1. A semiconductor memory device formed in a semiconductor body including at least one memory cell which comprises: (a) a source semiconductor region of one conductivity type including a low-resistivity portion; (b) a bit line formed with a conducting material electrically connected to said lowresistivity portion; (c) a storage semiconductor region of said one conductivity type arranged separately from said source region and forming a first electrode of a capacitor for storing signal charge: (d) means for forming a second electrode of said capacitor; and (e) a base semiconductor region having a high resistivity of the opposite conductivity type, located between said source and storage regions and arranged to form a controllable current path for charge carriers therebetween, said base semiconductor region having low impurity doping characteristics and dimensions such that base semiconductor region is substantially depleted by the built-in voltage at junction with said source and storage regions and forms a potential barrier for said charge carriers and that the potential barrier is controllable by the voltage applied to said bit line and said second electrode means.

2. A semiconductor memory device according to Claim 1, wherein said semiconductor body includes at least one recessed portion which substantially surrounds said base semiconductor region.

3. A semiconductor memory device according to Claim 1, further comprising an insulator region filling said recessed portion.

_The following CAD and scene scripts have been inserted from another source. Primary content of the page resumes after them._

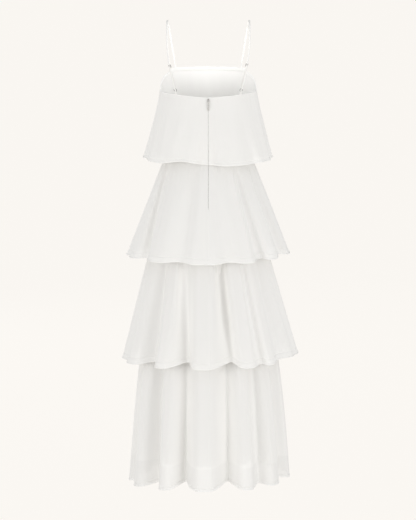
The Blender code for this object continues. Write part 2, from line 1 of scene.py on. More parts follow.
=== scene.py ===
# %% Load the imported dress
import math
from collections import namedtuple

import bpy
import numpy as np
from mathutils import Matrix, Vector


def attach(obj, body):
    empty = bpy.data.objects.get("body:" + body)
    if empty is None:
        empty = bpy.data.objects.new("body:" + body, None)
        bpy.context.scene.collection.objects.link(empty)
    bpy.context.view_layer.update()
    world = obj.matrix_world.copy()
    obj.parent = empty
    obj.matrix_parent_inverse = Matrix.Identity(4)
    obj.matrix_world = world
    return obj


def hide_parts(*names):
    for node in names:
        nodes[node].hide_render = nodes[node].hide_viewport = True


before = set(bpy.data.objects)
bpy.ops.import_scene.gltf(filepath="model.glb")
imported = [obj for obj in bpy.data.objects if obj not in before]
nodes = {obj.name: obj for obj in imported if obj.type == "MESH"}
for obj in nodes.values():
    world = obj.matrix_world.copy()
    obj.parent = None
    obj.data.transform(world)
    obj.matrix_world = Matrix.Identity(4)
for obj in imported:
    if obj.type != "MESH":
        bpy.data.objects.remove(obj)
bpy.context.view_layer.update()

# %% [markdown]
# # A long tiered dress, open in the shape it is worn in
#
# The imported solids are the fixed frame: stiff walls a millimetre thick, with few faces.
# Everything soft is made again here as fine cloth on the same form, and the solids it stands for are hidden.
#
# Metres, +Z up. The front faces -Y and the back, with the zip, faces +Y. An angle runs round the
# dress in degrees: 0 at the centre back, 90 at the +X side, 180 at the centre front.

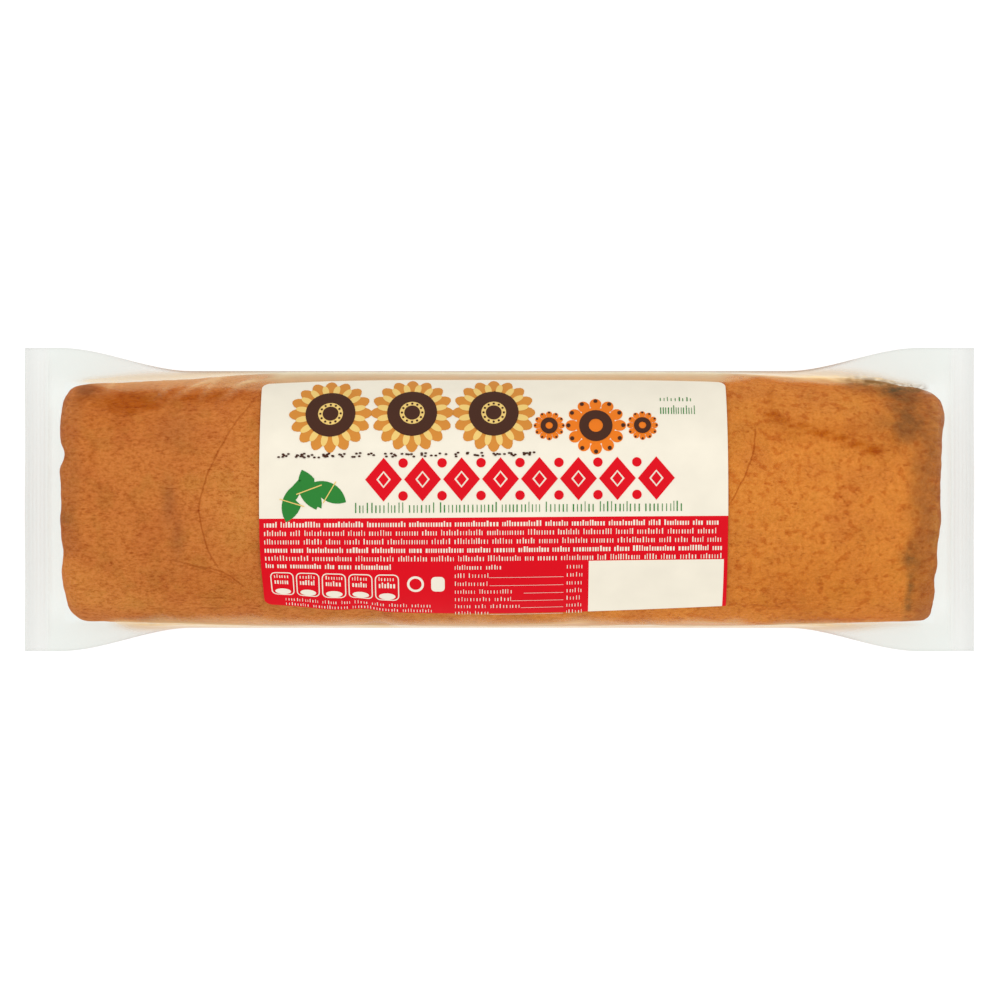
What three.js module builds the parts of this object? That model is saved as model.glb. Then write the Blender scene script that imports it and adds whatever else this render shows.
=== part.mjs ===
// A poppy seed roll, sold whole in a clear flow-wrap with a paper label stuck across its domed top.
// The wrap is sealed all round the roll, so it is one solid with its outer form: the taut tube over the roll,
// the ears where the tube flares to the two flat seals, and the crimped seals themselves.
// The label is a thin curved solid of its own, lying on the wrap.
// Millimetres, +Z up, +X along the roll. The origin is under its middle, on the surface it lies on.
import * as THREE from "three";

// The whole pack
const PACK_LENGTH = 285; // from cut edge to cut edge
const SEAL_WIDTH = 91; // of each flat end seal
const SEAL_DEPTH = 7; // of the crimped strip, along the pack
const BODY_WIDTH = 77; // where the roll is widest
const HEIGHT = 52; // from the base to the crown
const SEAM_HEIGHT = 23; // of the end seals, level with the widest part
const BASE_WIDTH = 48; // of the flat that the roll was baked on

// How the tube changes along the pack, as distances from its middle
const FLARE_START = 89; // the film leaves the roll's sides
const FLARE_LENGTH = 40; // from there to where it reaches the width of the seal
const FLARE_LEAN = 3; // how much sooner it does both at +X, and later at -X
const TURN_START = 124; // the film turns over the rim of the roll's end
const TURN_POWER = 3; // more is squarer
const TURN_ROOT = 0.85; // less meets the seal more steeply

// The flat end seals
const SEAL_ROOT = PACK_LENGTH / 2 - SEAL_DEPTH;
const SEAL_THICKNESS = 0.5;
const RIB_COUNT = 6;
const RIB_RELIEF = 0.22; // each side of the middle
const DROOP = 1.4; // of the cut edge below the seam height
const WAVE = 0.5; // height of the cut edge's slow wave
const WAVE_LENGTH = 41;
const DROOP_START = 118;

// The label
const LABEL_LENGTH = 137.2;
const LABEL_CENTRE_X = -1.7;
const LABEL_TOP = 39.1; // girth of its upper edge from the crown, at its ends
const LABEL_BOTTOM = -35.2;
const LABEL_TILT = 0.0066; // rise of its lines towards +X
const LABEL_BOW = 3.3; // of its long edges, outwards
const LABEL_CURL = 1.5; // of its corner at -X and -Y
const LABEL_THICKNESS = 0.25;
const LABEL_GAP = 0.15; // so that the label only rests on the film
const LABEL_CORNER = 2.4;

// How finely the curves are cut
const UPPER_STEPS = 24; // round the dome
const CORNER_STEPS = 8; // round each lower corner
const BASE_STEPS = UPPER_STEPS - 2 * CORNER_STEPS; // across the flat base
const FLARE_STEPS = 9;
const TURN_STEPS = 8;
const LABEL_COLUMNS = 8;
const LABEL_ROWS = 14;
const CORNER_ROWS = 4;

const HALF_LENGTH = PACK_LENGTH / 2;
const HALF_BODY = BODY_WIDTH / 2;
const HALF_SEAL = SEAL_WIDTH / 2;
const HALF_BASE = BASE_WIDTH / 2;
const DOME = HEIGHT - SEAM_HEIGHT;
const LOWER_CORNER = HALF_BODY - HALF_BASE;

// The angle at which a straight line from the seal's corner touches each curve of the section.
const UPPER_TOUCH = Math.acos(HALF_BODY / HALF_SEAL);
const LOWER_TOUCH = Math.acos(LOWER_CORNER / (HALF_SEAL - HALF_BASE));

const smoothstep = THREE.MathUtils.smoothstep;

// A point of the dome, as [y, height over the seam], at an angle from the +Y side.
function domePoint(angle) {
  return [HALF_BODY * Math.cos(angle), DOME * Math.sin(angle)];
}

// A point of the lower corner on the +Y side, at an angle down from the widest level.
function cornerPoint(angle) {
  return [HALF_BASE + LOWER_CORNER * Math.cos(angle), -SEAM_HEIGHT * Math.sin(angle)];
}

// Near the seal the film runs straight from the ear's tip to where it touches the roll.
function stretched(point, angle, touchAngle, touchPoint, tip, flare) {
  if (angle >= touchAngle) return point;
  const share = angle / touchAngle;
  const onLine = [tip + (touchPoint[0] - tip) * share, touchPoint[1] * share];
  return [
    THREE.MathUtils.lerp(point[0], onLine[0], flare),
    THREE.MathUtils.lerp(point[1], onLine[1], flare),
  ];
}

// 0 along the roll and 1 where the film has flattened out to the seal's width.
function flareAt(x) {
  return smoothstep(Math.abs(x) + FLARE_LEAN * Math.sign(x), FLARE_START, FLARE_START + FLARE_LENGTH);
}

// How far the film at this place hangs away from the seam height, where it is shut.
function sag(x, y, shut) {
  const reach = Math.max(0, (Math.abs(x) - DROOP_START) / (HALF_LENGTH - DROOP_START));
  const phase = x > 0 ? 0.6 : 2.1;
  const wave = WAVE * Math.sin((2 * Math.PI * y) / WAVE_LENGTH + phase);
  return (1 - shut) * reach * reach * (wave - DROOP);
}

// The upper side of the film's section at x, from the +Y tip to the -Y tip.
function upperRow(x, shut) {
  const flare = flareAt(x);
  const row = [];
  for (let j = 0; j <= UPPER_STEPS; j++) {
    const angle = (Math.PI * j) / UPPER_STEPS;
    const fromTip = Math.min(angle, Math.PI - angle);
    const side = angle <= Math.PI / 2 ? 1 : -1;
    const [y, z] = stretched(
      domePoint(fromTip), fromTip, UPPER_TOUCH, domePoint(UPPER_TOUCH), HALF_SEAL, flare,
    );
    row.push([side * y, shut * z]);
  }
  return row;
}

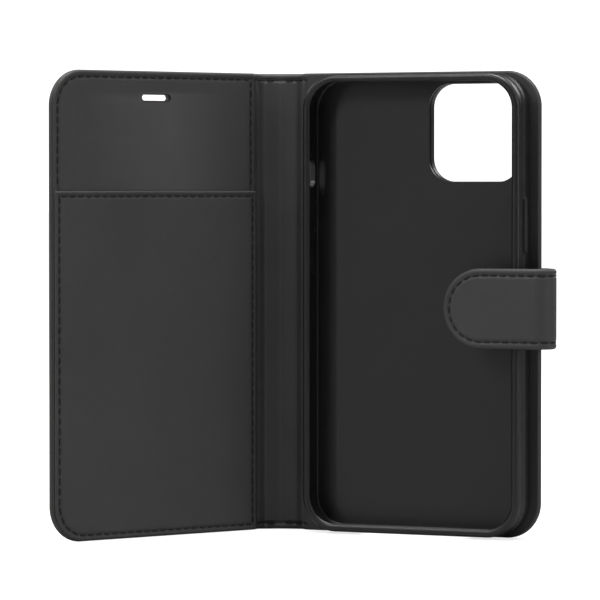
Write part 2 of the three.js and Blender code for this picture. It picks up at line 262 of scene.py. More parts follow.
def sewn_sheet(name, rect, profile, material, top_stitches=None, under_stitches=None):
    """A sewn sheet lofted from its section, with a dimple at each end of every stitch."""
    loops = []
    turn = max(range(len(profile)), key=lambda k: -profile[k][0])
    for k, (inset, level) in enumerate(profile):
        flat = ring(rect, inset)
        levels = np.full(len(flat), float(level))
        near = abs(inset - STITCH_INSET) < 0.6
        if near and k > turn and top_stitches is not None:
            levels -= pull_dimples(flat, top_stitches)
        if near and k < turn and under_stitches is not None:
            levels += pull_dimples(flat, under_stitches)
        loops.append(np.column_stack([flat, levels]))
    return loft(name, loops, material)


def threads(name, ends, level, side, material, place, lift=0.16, dip=0.2):
    """A row of stitches: each a short thread that rises out of the leather and dives back into it."""
    steps = np.linspace(-1, 1, 9)
    sides = np.linspace(0, 2 * math.pi, 8, endpoint=False)
    vertices, faces = [], []
    for start, end in ends:
        along = (end - start) / np.linalg.norm(end - start)
        across = np.array([-along[1], along[0]])
        first = len(vertices)
        for t in steps:
            middle = (start + end) / 2 + (end - start) / 2 * t
            height = lift - (lift + dip) * abs(t) ** 3
            radius = THREAD_RADIUS * (1 - 0.25 * abs(t) ** 4)
            for a in sides:
                flat = middle + across * radius * math.cos(a)
                vertices.append((flat[0], flat[1], level + side * (height + radius * 0.8 * math.sin(a))))
        count = len(sides)
        for k in range(len(steps) - 1):
            for j in range(count):
                a, b = first + k * count + j, first + k * count + (j + 1) % count
                faces.append((a, b, b + count, a + count))
        faces.append(tuple(range(first, first + count))[::-1])
        faces.append(tuple(range(first + (len(steps) - 1) * count, first + len(steps) * count)))
    return new_object(name, place(np.array(vertices)), faces, material)


def move_points(obj, place):
    """Moves a mesh's points by a function of their millimetre coordinates."""
    mesh = obj.data
    co = np.empty(len(mesh.vertices) * 3)
    mesh.vertices.foreach_get("co", co)
    moved = place(co.reshape(-1, 3) / MM) * MM
    mesh.vertices.foreach_set("co", moved.ravel())
    mesh.update()
    return obj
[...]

4. A semiconductor memory device according to Claim 1, wherein said storage region is located adjacent to the surface of said semiconductor body and said source region is embedded in said semiconductor body registered with said storage region.

5. A semiconductor memory device according to Claim 4, further comprising an insulator layer formed on said semiconductor body and sandwiched between said second electrode means and said storage region.

6. A semiconductor memory device constructed substantially as herein described with reference to and as illustrated in Figure 1A of the accompanying drawings.